A 1-0 loss to the Chicago White Sox. A two-hit effort from Cleveland’s offense. Not an ideal start to the year, but nothing impactful in the grand scheme of things.

In retrospect, Grady Sizemore’s contribution to said game feels significant when you consider how his role with Cleveland evolved from there. 

On that day, he was a pinch hitter at the bottom of the batting order. Within a week, he was the starting center fielder. A month later, he was the leadoff hitter. By season’s end, he was worth more wins above replacement than anyone on Cleveland’s roster.

It’s difficult to summarize the height of the Grady Sizemore experience any better than that. In him, the Indians found their next star, a discovery which occurred in the blink of an eye.

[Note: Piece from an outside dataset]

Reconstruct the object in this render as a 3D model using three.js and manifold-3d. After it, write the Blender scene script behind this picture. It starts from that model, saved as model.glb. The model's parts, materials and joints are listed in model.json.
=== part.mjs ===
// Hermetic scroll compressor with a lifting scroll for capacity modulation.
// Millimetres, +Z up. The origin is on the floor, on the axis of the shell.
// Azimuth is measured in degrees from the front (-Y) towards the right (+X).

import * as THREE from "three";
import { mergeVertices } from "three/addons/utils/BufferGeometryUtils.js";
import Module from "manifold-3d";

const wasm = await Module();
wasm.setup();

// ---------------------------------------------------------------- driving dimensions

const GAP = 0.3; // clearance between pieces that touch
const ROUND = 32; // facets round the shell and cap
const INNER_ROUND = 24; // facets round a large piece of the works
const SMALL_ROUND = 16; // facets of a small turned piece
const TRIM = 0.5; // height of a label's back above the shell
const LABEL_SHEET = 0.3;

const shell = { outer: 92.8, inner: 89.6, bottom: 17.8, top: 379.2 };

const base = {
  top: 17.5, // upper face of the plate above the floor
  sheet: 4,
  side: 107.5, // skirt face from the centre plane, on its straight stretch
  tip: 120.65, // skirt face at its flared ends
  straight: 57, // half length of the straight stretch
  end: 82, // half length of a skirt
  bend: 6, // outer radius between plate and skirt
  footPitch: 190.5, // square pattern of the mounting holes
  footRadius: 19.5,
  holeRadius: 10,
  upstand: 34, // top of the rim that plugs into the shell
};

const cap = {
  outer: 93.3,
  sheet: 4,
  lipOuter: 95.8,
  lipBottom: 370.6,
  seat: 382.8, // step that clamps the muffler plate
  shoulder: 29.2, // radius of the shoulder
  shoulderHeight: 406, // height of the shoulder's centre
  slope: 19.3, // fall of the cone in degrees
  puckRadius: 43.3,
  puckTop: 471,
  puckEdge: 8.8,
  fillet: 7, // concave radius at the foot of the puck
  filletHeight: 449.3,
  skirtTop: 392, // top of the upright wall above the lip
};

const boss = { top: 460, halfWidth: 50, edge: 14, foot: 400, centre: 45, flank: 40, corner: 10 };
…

Sizemore was a front office’s dream. A rare mix of extreme modesty and absurd talent. The kind of player who emptied the tank on every play, no matter the scenario, and did so solely through his desire to help his team any way he could.

At age 22, he was an everyday starter. At 23, he was receiving MVP votes. At 24, he graced the cover of Sports Illustrated. 

At 29, he was gone.

Sizemore was a generational talent who almost immediately became one of the league’s best players. Sadly, what he’s often remembered for is the slew of injuries which completely robbed him of his prime years.